ÉDITORIAL
Suicide assisté ou aide médicale à mourir?
Décidément, le sujet fait jaser. Il y a deux semaines, le délicat sujet de la liberté de choix donnée aux mineurs d’avoir accès à l’aide médicale à mourir; la semaine dernière, celui de la directive médicale assistée (la possibilité pour un patient de donner son consentement à l’avance). En tout cas, l’emploi des deux expressions est le reflet d’une certaine ambivalence de l’opinion publique en ce moment, alors que le fédéral, après une valse-hésitation, a finalement décidé d’emboiter le pas du gouvernement québécois et encadrer légalement cette pratique.
Les deux expressions sont-elles d’ailleurs vraiment synonymes? Ce qui est sûr c’est qu’elles proposent un point de vue différent d’un seul et même acte, celui de consentir à aider quelqu’un à s’enlever la vie.
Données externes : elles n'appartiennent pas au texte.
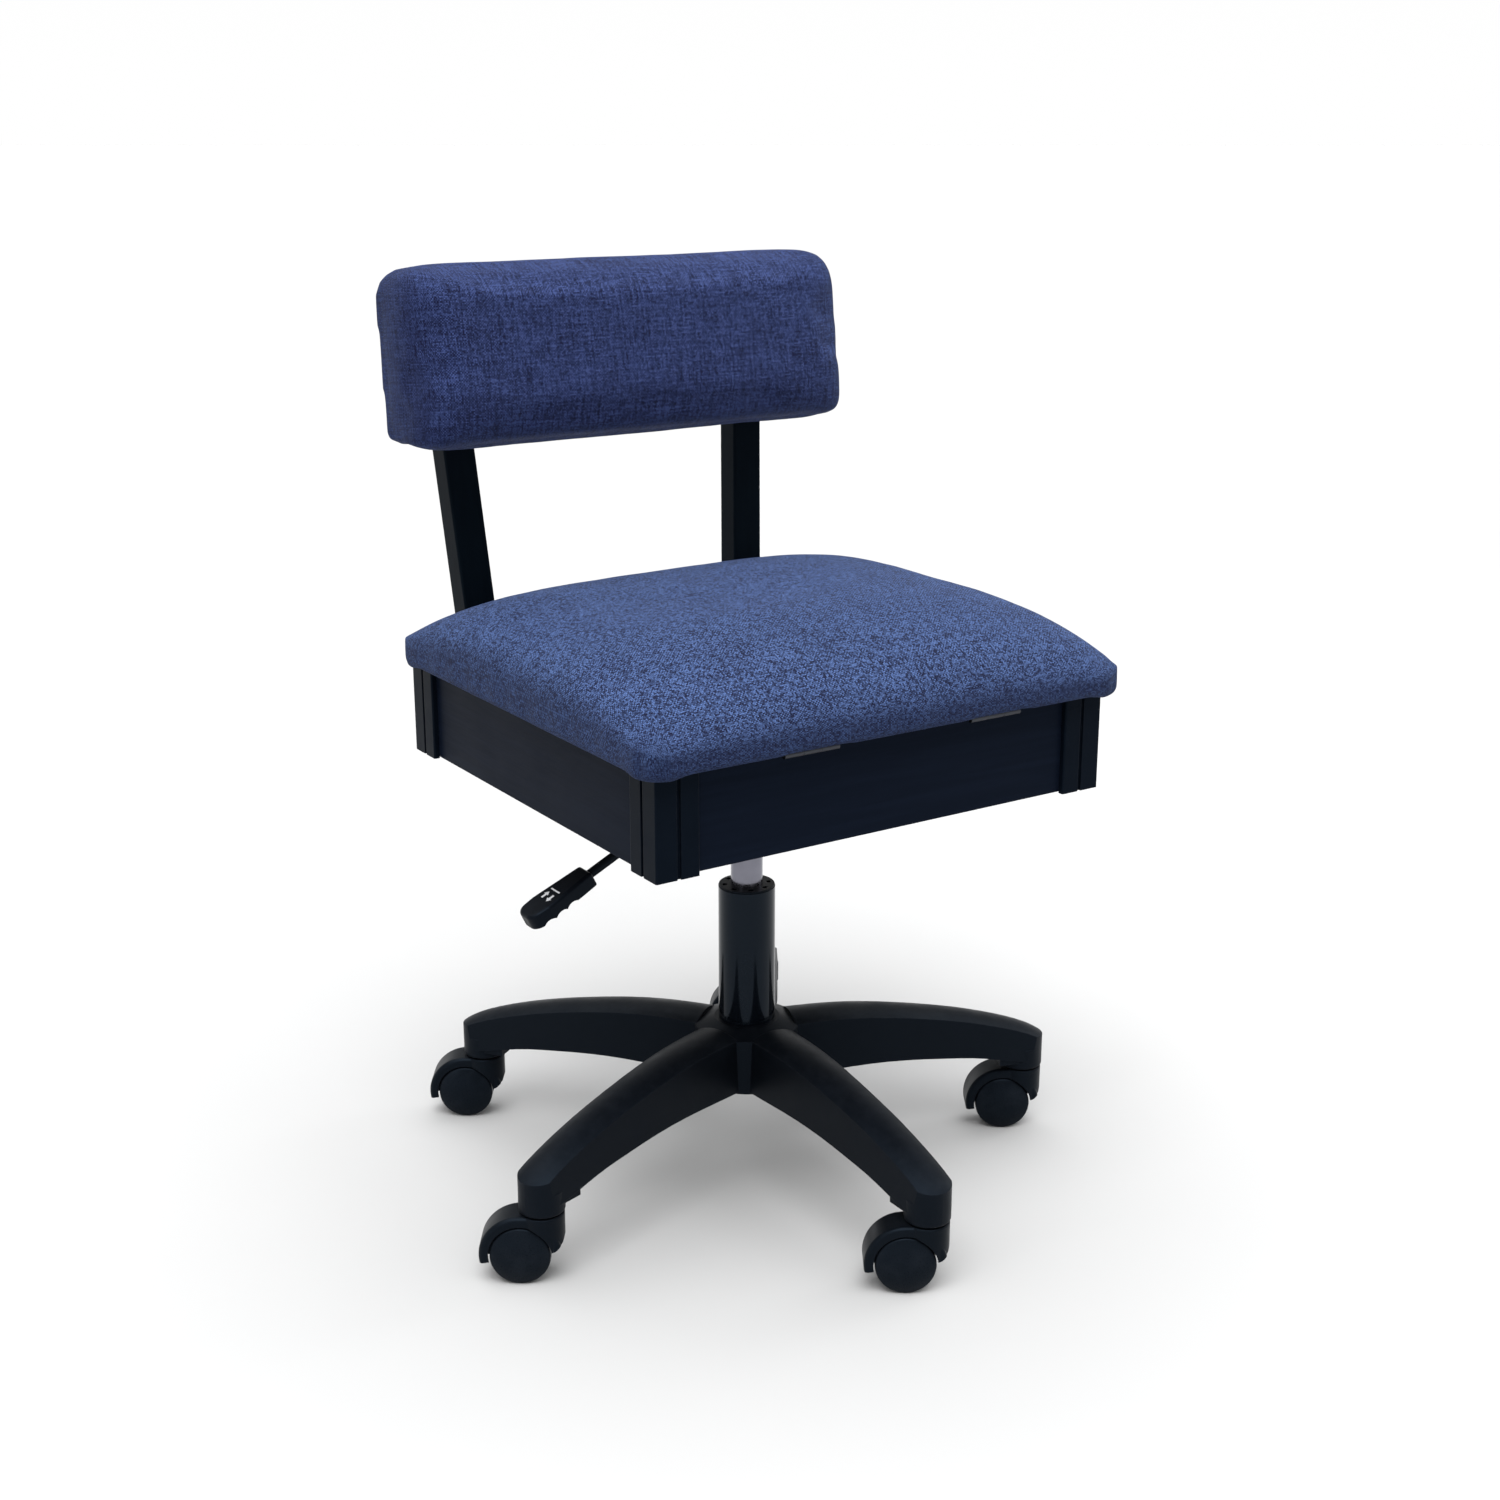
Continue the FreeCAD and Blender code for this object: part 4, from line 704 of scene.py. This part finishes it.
def corner_pleats(points):
    """Pleats that fan up from the tucked edge at each corner."""
    pleat = np.zeros(len(points))
    low = points[:, 2]
    for sx in (-1, 1):
        for sy in (-1, 1):
            corner_y = SEAT_MIDDLE + sy * (SEAT_REACH - SEAT_EDGE_WRAP)
            corner = np.array([sx * (SEAT_HALF - SEAT_EDGE_WRAP), corner_y])
            away = (points[:, :2] - corner) * np.array([sx, sy])
            outside = (away[:, 0] > -0.004) & (away[:, 1] > -0.004)
            angle = np.degrees(np.arctan2(away[:, 1], away[:, 0]))
            fade = 1 - smoothstep(low, PLEAT_FOOT_Z, PLEAT_HEAD_Z)
            for heading, width, depth in SEAT_PLEATS:
                widening = smoothstep(low, PLEAT_FOOT_Z - 0.002, PLEAT_HEAD_Z - 0.002)
                spread = width * (1.0 + 0.5 * widening)
                pleat -= outside * fade * depth * np.exp(-(((angle - heading) / spread) ** 2))
    return pleat


def corner_sag(points):
    """How much lower the bunched cloth hangs at each corner, clear of the board."""
    from_middle = np.abs(points[:, 1] - SEAT_MIDDLE)
    near_x = smoothstep(np.abs(points[:, 0]), SEAT_HALF - 0.040, SEAT_HALF - 0.022)
    near_y = smoothstep(from_middle, SEAT_REACH - 0.040, SEAT_REACH - 0.022)
    past_board = np.maximum(np.abs(points[:, 0]) - BOARD_HIGH.x, 0)
    outside_board = np.maximum(
        smoothstep(past_board, 0.001, 0.003),
        smoothstep(from_middle, SEAT_REACH - 0.014, SEAT_REACH - 0.010),
    )
    low = 1 - smoothstep(points[:, 2], PLEAT_FOOT_Z, 0.480)
    return CORNER_SAG * near_x * near_y * outside_board * low


def lift_over_hinges(points):
    """Presses the lip up over each hinge's knuckles."""
    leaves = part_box("hinge_box_leaves")
    clear = leaves[1].z + 0.0008
    for start in (leaves[0].x, leaves[1].x - HINGE_LENGTH):
        beside = np.maximum(start - points[:, 0], points[:, 0] - start - HINGE_LENGTH)
        over = (1 - smoothstep(beside, 0.002, 0.007)) * (points[:, 1] < BOARD_LOW.y + 0.001)
        points[:, 2] += over * np.clip(clear - points[:, 2], 0, None)


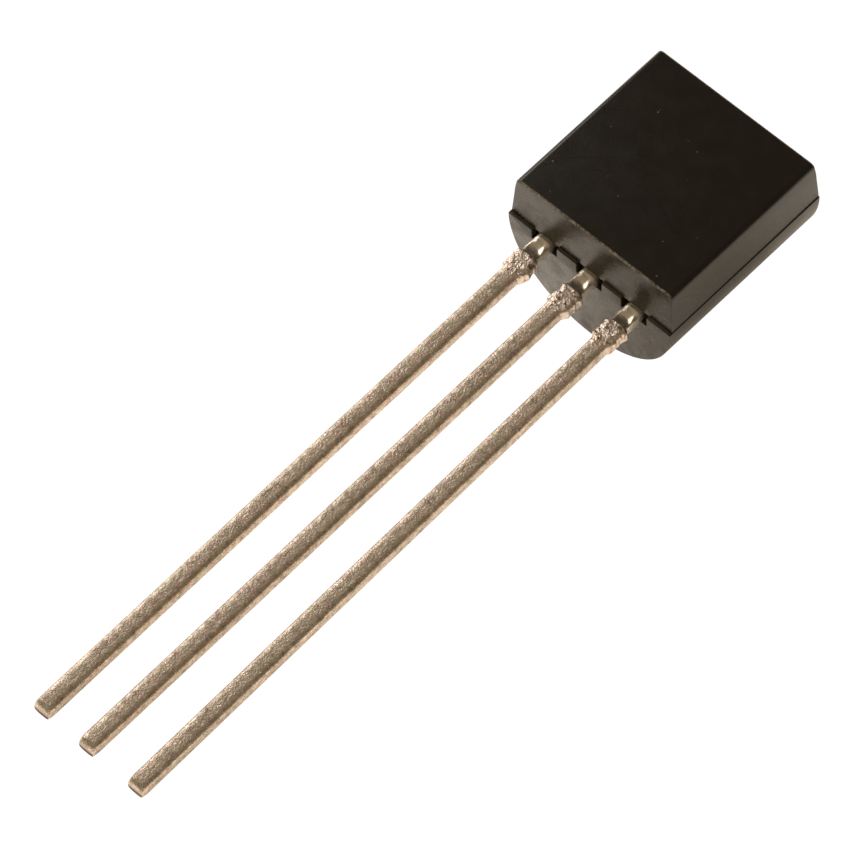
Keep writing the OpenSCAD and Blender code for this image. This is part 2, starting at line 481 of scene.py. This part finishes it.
# %% [markdown]
# ## Rings strung along a leg
#
# Rings lie close together where the leg is torn or rounded, and far apart on the plain stretch,
# so that the triangles go where there is something to see. Inside the body a leg widens at once
# into its head, and the collector's into the flag that carries the chip.

# %% Where the rings are
fine_step = 0.018
coarse_step = 0.12
tip_steps = 8
rough_end = stub_end + 0.15  # a little past the stub

head_y = 0.90
head_top = 1.70
head_w = 0.90
flag_y = 2.15
flag_top = 3.55
flag_w = 2.30
shoulder = 0.001  # a loft can't widen in no length at all


def spread(start, end, step):
    count = round((end - start) / step)
    return [start + (end - start) * k / count for k in range(count)]


def outside_stations():
    downs = spread(0, rough_end, fine_step)
    downs += spread(rough_end, lead_len - tip_round, coarse_step)
    for k in range(tip_steps + 1):
        downs.append(lead_len - tip_round * (1 - math.sin(k / tip_steps * math.pi / 2)))
    return downs


def head_stations(x):
    """(y, left, right) from the top of the head down to the leg's own width."""
    left = x - head_w / 2
    right = x + head_w / 2
    return [(head_top, left, right), (head_y + shoulder, left, right),
            (head_y, x - lead_w / 2, x + lead_w / 2)]


def flag_stations(x):
    """The same for the flag, which reaches past the base's head toward the emitter's."""
    right = x + lead_w / 2
    left = right - flag_w
    return [(flag_top, left, right), (flag_y + shoulder, left, right),
            (flag_y, x - lead_w / 2, right)]


print("rings outside the body:", len(outside_stations()))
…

D’abord, les faits. Le texte original du serment d’Hippocrate (Œuvres complètes, vol.4) empêche tout médecin de tuer et lui enjoint même de faire obstacle à toute « perte » (mort) ou « injustice » subie par le « malade ». Plus près de nous, au Canada, le suicide a été rayé de la liste des actes criminels en 1972. En février 2014, au nom de l’article 7 de la Charte canadienne des droits et libertés, la Cour suprême du Canada a invalidé les dispositions du Code criminel qui interdisent à une personne de consentir à ce qu’on l’aide à mourir et prévoient de punir quiconque l’y aiderait. Bref, le plus haut tribunal au pays autorise l’aide à mourir. Mais l’individu doit être un adulte capable, consentant et « affecté de problèmes de santé graves et irrémédiables lui causant des souffrances persistantes qui lui (c’est moi qui souligne) sont intolérables au regard de sa condition ». La loi québécoise, elle, prévoit que c’est seulement en fin de vie que cela peut s’appliquer et que le patient doit avoir les idées « claires ».
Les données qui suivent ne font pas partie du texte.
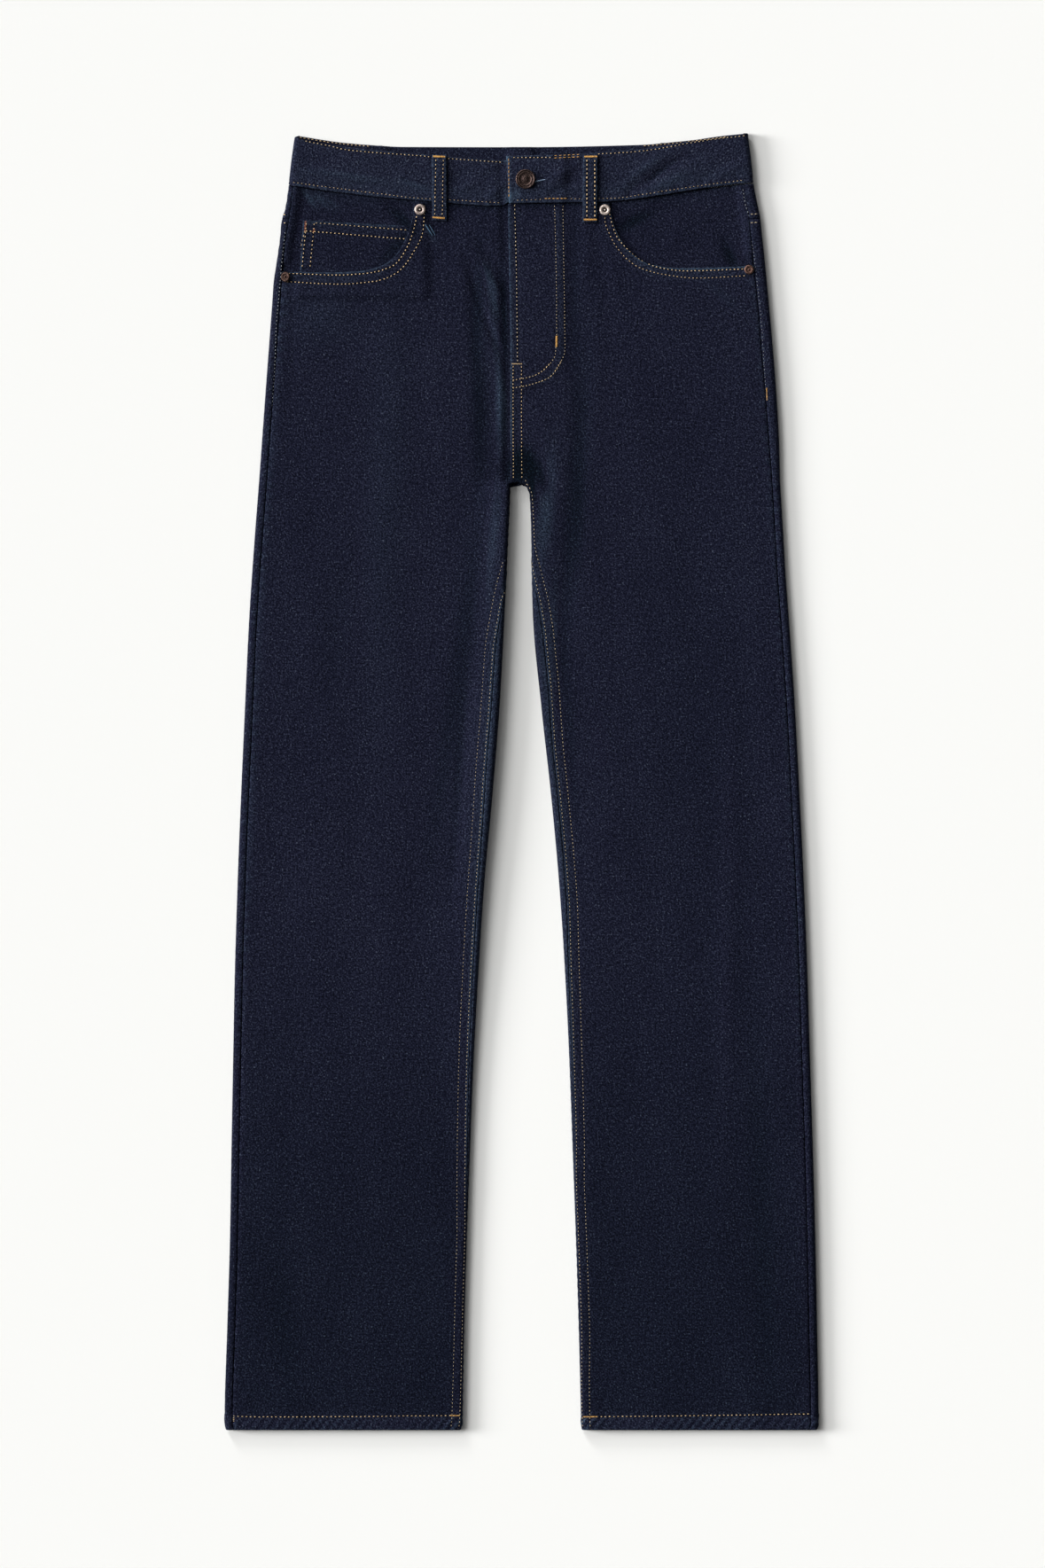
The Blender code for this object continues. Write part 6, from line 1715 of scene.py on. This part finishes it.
# The inside of the back waistband shows above the front, with its own row along the top edge.
for first_x, last_x in ((-191.0, -130.0), (104.0, 176.0)):
    inner_row = [(x, float(back_top[0](x)) - 1.1) for x in np.linspace(first_x, last_x, 7)]
    sew("gold", inner_row, (BAND,), dash=1.9, half=0.3)
print("stitches in all:", sum(len(v) for v in stitches.values()))

# %% Building the threads
STITCHES_A_PIECE = 2500


def build_threads(kind, number, rows):
    """One mesh of many stitches: a small capsule for each, laid along it and sunk at both ends."""
    bm = bmesh.new()
    bmesh.ops.create_uvsphere(bm, u_segments=5, v_segments=4, radius=1.0)
    shape = np.array([(v.co.z, v.co.x, v.co.y) for v in bm.verts])
    capsule = [[v.index for v in face.verts] for face in bm.faces]
    bm.free()
    shape[:, 0] = np.sign(shape[:, 0]) * np.abs(shape[:, 0]) ** 0.6
    first, second, normal, half = (np.array(column) for column in zip(*rows))
    along = second - first
    length = np.linalg.norm(along, axis=1)[:, None]
    along = along / length
    across = np.cross(normal, along)
    normal = np.cross(along, across)
    middle = (first + second) / 2.0
    half = half[:, None, None]
    x, y, z = shape[None, :, 0:1], shape[None, :, 1:2], shape[None, :, 2:3]
    lift = half * (0.75 * z + 0.42 - 0.9 * x ** 4)
    points = middle[:, None] + along[:, None] * x * (length[:, None] / 2.0) + across[:, None] * y * half
    points = (points + normal[:, None] * lift).reshape(-1, 3) * MM
    size = len(shape)
    mesh = bpy.data.meshes.new(f"thread_{kind}_{number}")
    faces = [[i + size * k for i in face] for k in range(len(rows)) for face in capsule]
    mesh.from_pydata(points.tolist(), [], faces)
    shade = np.repeat(rng.uniform(0.25, 0.85, len(rows)), size).astype(np.float32)
    mesh.attributes.new("thread_shade", "FLOAT", "POINT").data.foreach_set("value", shade)
    mesh.update()
    mesh.shade_smooth()
    return place_piece(mesh, thread_looks[kind])


def build_hole_shades(hole_shades):
    """Six-sided caps of painted shade, joined: each is a low dark cap on the cloth where a needle went
    through.
    """
    turns = np.linspace(0.0, 2.0 * math.pi, 7)[:6]
    centre, normal, radius = (np.array(column) for column in zip(*hole_shades))
    along = np.cross(normal, np.array([0.31, 0.95, 0.0]))
    along = along / np.linalg.norm(along, axis=1)[:, None]
    across = np.cross(normal, along)
    foot, reach = centre + 0.02 * normal, radius[:, None]
    rim = [foot + reach * (math.cos(t) * along + math.sin(t) * across) for t in turns]
    points = np.stack(rim + [centre + 0.10 * normal], axis=1).reshape(-1, 3) * MM
    mesh = bpy.data.meshes.new("needle_hole_shades")
    faces = [[7 * k + i, 7 * k + (i + 1) % 6, 7 * k + 6] for k in range(len(hole_shades)) for i in range(6)]
    mesh.from_pydata(points.tolist(), [], faces)
    return place_piece(mesh, hole_shade_material())


thread_looks = {kind: thread_material(*THREADS[kind]) for kind in THREADS}
build_hole_shades(needle_hole_shades)
print("needle holes:", len(needle_hole_shades))
thread_pieces = []
for kind, rows in stitches.items():
    for number, start in enumerate(range(0, len(rows), STITCHES_A_PIECE)):
        thread_pieces.append(build_threads(kind, number, rows[start:start + STITCHES_A_PIECE]))
print("thread pieces:", len(thread_pieces), "faces:", sum(len(o.data.polygons) for o in thread_pieces))

# %% [markdown]
# ## Cloth sizes
#
# Each cloth piece's flat cut is measured along the cloth, and printed with the share of it that its
# mesh covers.

# Each cloth piece and those that it lies on.
LIES_ON = (
    (pocket_right, ()), (pocket_left, ()), (back_right, (pocket_right,)), (back_left, (pocket_left,)),
    (yoke_right, (back_right,)), (yoke_left, (back_left,)), (fly_under, (back_left,)),
    (fly_inner, (fly_under,)), (facing_right, (yoke_right,)), (facing_left, (yoke_left,)),
    (coin, (facing_right,)), (front_right, (back_right,)), (front_left, (back_left,)),
    (band, (yoke_right, yoke_left)), (loops[0], (band,)), (loops[1], (band,)), (loops[2], ()), (loops[3], ()),
    (loops[4], ()),
)
for piece, under in LIES_ON:
    width, length = cuts[piece.name]
    area = sum(face.area for face in piece.data.polygons)
    if not piece.modifiers:  # a strip folded round, measured on one face
        area = area / 2.0
        width, length = (width, length / 2.0) if piece == band else (width / 2.0, length)
    area = min(area, width * length)
    print(f"{piece.name}: {width / MM:.0f} x {length / MM:.0f} mm, share of it {area / width / length:.2f}")

# %% [markdown]
# ## Floor, light and camera
#
# The garment lies on a pale seamless floor. A large softbox stands low at the left, so each leg throws a
# short shadow to the right that is deep at its edge and fades over 30 mm. A second one stands behind the
# waist, so that folds across the cloth show too. Each is drawn as two far lights, because one half of it
# is stronger. A weak panel overhead opens the shadows. The camera hangs straight above.

# %% Floor, light and camera
bm = bmesh.new()
bmesh.ops.create_grid(bm, x_segments=1, y_segments=1, size=3.0)
floor_mesh = bpy.data.meshes.new("floor")
bm.to_mesh(floor_mesh)
bm.free()
floor = bpy.data.objects.new("floor", floor_mesh)
bpy.context.scene.collection.objects.link(floor)
floor.location = (0.0, 0.0, -0.0003)
paper, _, _ = new_finish("matt white paper floor", {
    "Base Color": hex_colour("#f0f0ee"), "Roughness": 0.95, "Specular IOR Level": 0.0})
floor_mesh.materials.append(paper)

world = bpy.context.scene.world or bpy.data.worlds.new("studio")
bpy.context.scene.world = world
world.use_nodes = True
background = world.node_tree.nodes["Background"]
background.inputs["Color"].default_value = (1.0, 1.0, 1.0, 1.0)
background.inputs["Strength"].default_value = 0.09


def far_light(name, azimuth, elevation, spread, energy, colour):
    """A soft source far away: azimuth from -X towards +Y, its height and its width in degrees."""
    made = bpy.data.objects.new(name, bpy.data.lights.new(name, "SUN"))
    azimuth, elevation = math.radians(azimuth), math.radians(elevation)
    towards = Vector((-math.cos(azimuth) * math.cos(elevation), math.sin(azimuth) * math.cos(elevation),
                      math.sin(elevation)))
    made.rotation_euler = towards.to_track_quat("Z", "Y").to_euler()
    made.data.energy = energy
    made.data.angle = math.radians(spread)
    made.data.color = colour
    bpy.context.scene.collection.objects.link(made)


SOFTBOX = (1.0, 1.0, 0.995)
far_light("softbox at the left, upper half", 8.0, 44.0, 32.0, 1.43, SOFTBOX)
far_light("softbox at the left, lower half", 7.0, 17.5, 18.0, 4.11, SOFTBOX)
far_light("softbox behind the waist, lower half", 62.0, 18.0, 16.0, 1.29, SOFTBOX)
far_light("softbox behind the waist, upper half", 62.0, 38.0, 34.0, 0.73, SOFTBOX)
far_light("panel overhead", 0.0, 90.0, 40.0, 0.12, (1.0, 1.0, 1.0))

camera = bpy.data.objects.new("camera", bpy.data.cameras.new("camera"))
camera.location = (0.0008, -0.0021, 8.0)
camera.data.lens = 214.15
camera.data.sensor_width = 36.0
bpy.context.scene.collection.objects.link(camera)
bpy.context.scene.camera = camera
bpy.context.scene.view_settings.view_transform = "Standard"
print("camera height", camera.location.z, "m")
Dès lors, que fera-t-on à tous ceux qui ont des maladies dégénératives fatales? Ou à quiconque dans l’incapacité de se donner la mort? Doit-on attendre qu’ils en soient rendus à la dernière extrémité pour les aider? Mais alors, ils ne seront plus en mesure de s’exprimer… Et comment peut-on décider à leur place que la souffrance est intolérable? Selon l’American College of Physicians (2005), c’est du suicide assisté si on donne un médicament au malade pour se tuer et de l’euthanasie, lorsqu’on le fait pour lui.
Au fond, le sujet est simple, ce qui ne signifie pas facile à aborder... C’est la mort. Celle de nos voisins, amis ou parents, celle des gens que l’on aime, et au fond la nôtre. Qui aime penser à cela? Cette mort n’est pas forcément celle qu’on ima-gine, paisible, dans notre sommeil. Y compris dans le cas des gens qui souffrent d’Alzheimer ou que l’on bourre de médicaments afin d’arrêter leur souffrance. Dire le contraire serait hypocrite.
On voit donc bien qu’il y a certes une différence entre la loi et l’éthique (ou la morale, si vous préférez), mais qu’elle semble se réduire, dans la mesure où la loi considère de plus en plus le point de vue du patient, malade et/ou mourant. À une époque où, au Canada et ailleurs, on fait de plus en plus primer les droits individuels sur les droits collectifs, pourquoi en effet ne pas se soucier du droit du malade? Après tout, n’est-il pas le principal concerné? Mettez-vous à sa place et posez-vous la question : ai-je le droit de choisir le moment de ma mort? Pour éviter aux médecins un véritable dilemme, pourquoi ne pas créer un nouveau corps de mé-tier paramédical, celui d’« euthanalogue »?